Todo aquel que cree que Jesús es el Cristo, es nacido de Dios.
Según la primera epístola de Juan, si somos hijos de Dios, entonces manifestaremos ciertos rasgos o características; porque si hemos nacido de nuevo y, por lo tanto, hemos recibido una nueva naturaleza y la vida eterna en Cristo, esta nueva naturaleza se mostrará de forma evidente. Sin embargo, hay que precisar que estos rasgos no se manifiestan con el fin de permitirnos descubrir si somos hijos de Dios o no.
Usar las Escrituras de este modo sería errar completamente el propósito del Espíritu de Dios; llenaría nuestras almas de incertidumbre, y nos haría esclavos de un legalismo duro y exigente, el cual pronto destruiría toda la frescura y el poder de la vida cristiana. Estaríamos ocupados de nosotros mismos, en nuestro estado y condición espiritual, tratando continuamente de hallar dentro nuestro el fruto del Espíritu. Hay miles de hijos de Dios que, siguiendo este rumbo equivocado, permanecen en duda e incertidumbre durante todas sus vidas en lugar de gozarse en sus privilegios y disfrutar el amor del Padre. ¡Incluso llegan a pensar que el temor y la duda son señales de mansedumbre y humildad!

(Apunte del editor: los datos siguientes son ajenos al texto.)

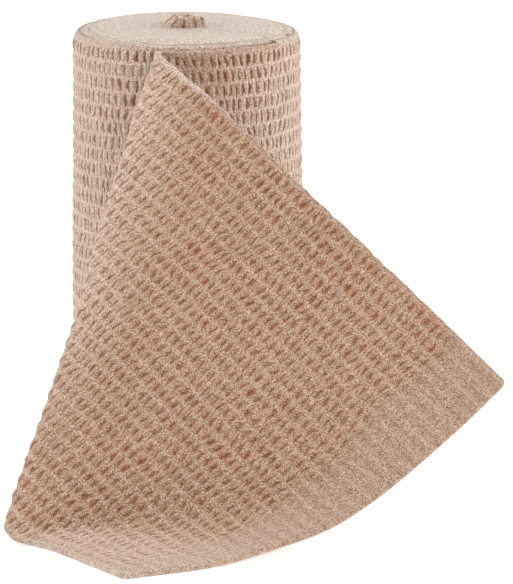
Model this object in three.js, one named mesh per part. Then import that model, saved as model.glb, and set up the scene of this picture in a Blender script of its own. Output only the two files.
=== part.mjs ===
import * as THREE from 'three';
import * as BufferGeometryUtils from 'three/addons/utils/BufferGeometryUtils.js';

// A long stretch bandage roll with its loose end turned back over itself, in millimetres, +Z up.
// The roll stands on z = 0 with its axis at x = y = 0. The loose end comes down on the -Y side.
// An azimuth is measured round the roll from -Y towards +X, so the strip winds off with a falling one.

// The strip
const CLOTH = 1.6; // thickness of the crepe cloth
const WOUND_WIDTH = 99; // of the outer turn, so the height of its rim
const LOOSE_WIDTH = 102; // past the crease, where nothing stretches the strip and narrows it
const CUT_SKEW = 8; // the cut end runs this much further along the top selvedge than along the bottom one
const CUT_BOW = 2.5; // and it bows out this much in the middle

// The roll
const ROLL_RADIUS = 28; // over the outer turn where the loose end leaves it, halfway up
const ROLL_HEIGHT = 100; // of the inner turns, which stand a little proud of the outer one
const BARREL = 0.6; // the roll is this much slimmer at its rims than halfway up
const RIM_ROUND = 1; // rounding of the top rim and of the foot
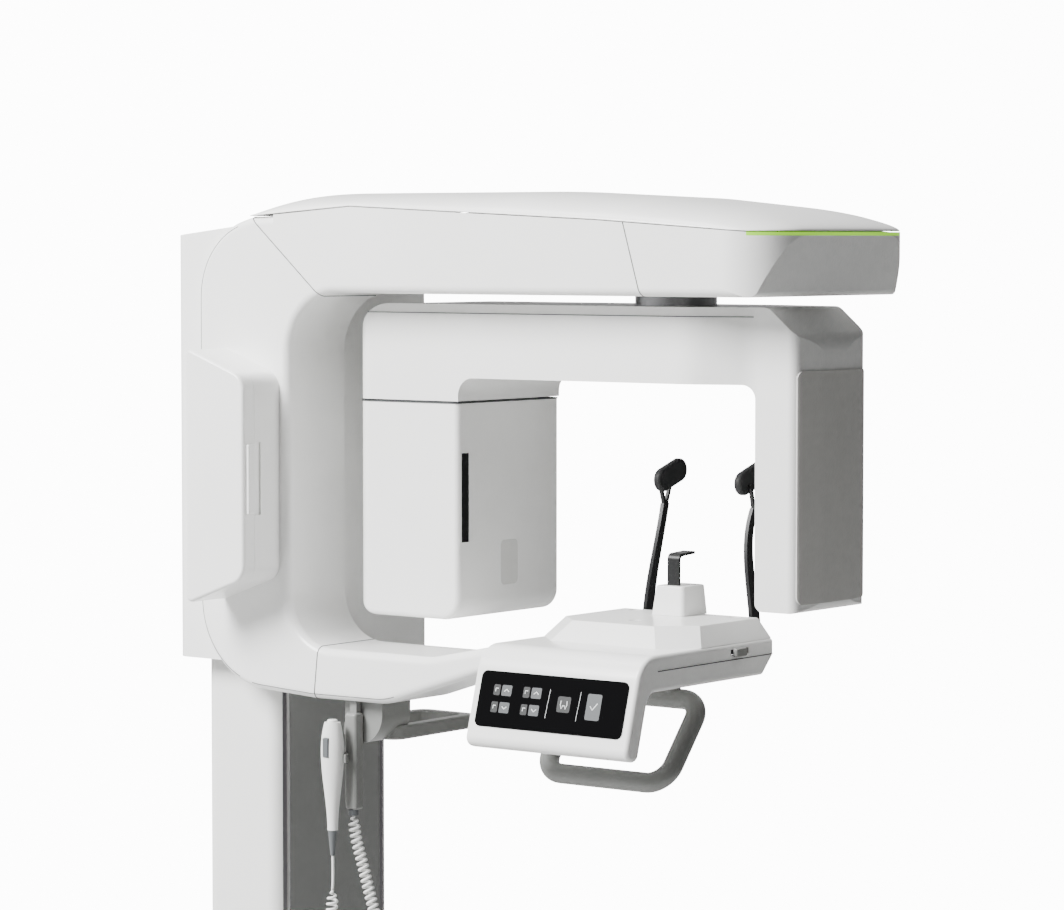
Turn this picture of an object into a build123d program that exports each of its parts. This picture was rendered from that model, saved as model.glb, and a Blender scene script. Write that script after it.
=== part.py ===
from build123d import *
import math
import os

# A panoramic dental x-ray machine. A motorised carriage climbs a fixed column and carries a C-shaped frame.
# The frame's upper arm holds the turning gantry, and its lower arm holds the console and the chin table.
# Millimetres. +X runs along the arms, +Y points at the patient, +Z is up, and the origin is on the floor
# below the column's centre. The carriage is drawn at the middle of its travel.

# ---------- Driving dimensions: the column ----------
column_width = 147
column_depth = 262
column_height = 1650
column_corner = 22
column_wall = 4
base_left = -160
base_right = 780
base_width = 620
base_thickness = 18
base_corner = 60
anchor_spacing_x = 840
anchor_spacing_y = 520
anchor_hole_radius = 7
rail_spacing = 224
rail_width = 9
rail_height = 8
channel_width = 14
channel_depth = 12

# ---------- Driving dimensions: the carriage and its casing ----------
lift_travel = 220
shell_wall = 4
plan_wall = 4.1
casing_left = -103
casing_right = 123
casing_front = -164
casing_back = 172
casing_bottom = 1250
casing_top_left = 1886
casing_top_right = 1912
casing_corner = 24
carriage_plate_thickness = 12
running_clearance = 0.05
part_clearance = 1

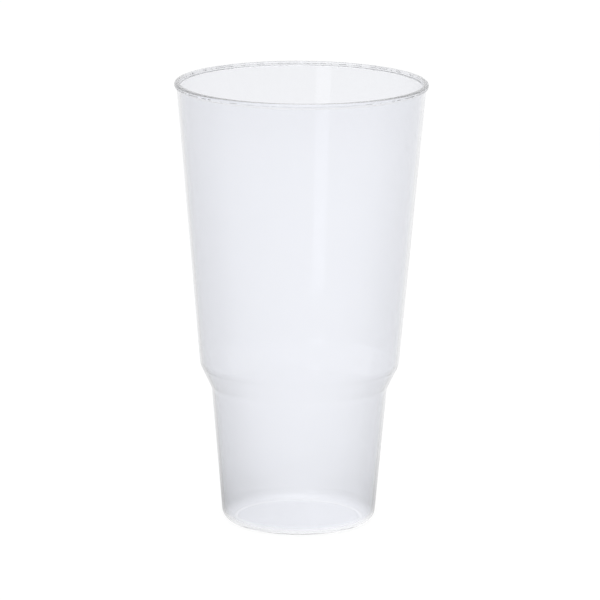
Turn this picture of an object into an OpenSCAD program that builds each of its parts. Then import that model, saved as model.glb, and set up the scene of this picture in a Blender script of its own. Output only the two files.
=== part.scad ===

Los rasgos de un creyente no se nos detallan con el fin de examinarnos a nosotros mismos para descubrir si realmente hemos sido regenerados, sino para que conozcamos el carácter de aquella naturaleza divina de la cual, por gracia, hemos sido hechos partícipes. Nuestra relación es considerada como algo establecido. Esto queda demostrado al leer el versículo: «Todo aquel que cree que Jesús es el Cristo, es nacido de Dios». El nuevo nacimiento no depende de la detección de tal o cual fruto del Espíritu en nosotros; depende única y completamente de esto: creer que Jesús es el Cristo. ¡Cuán maravillosamente sencillo es esto!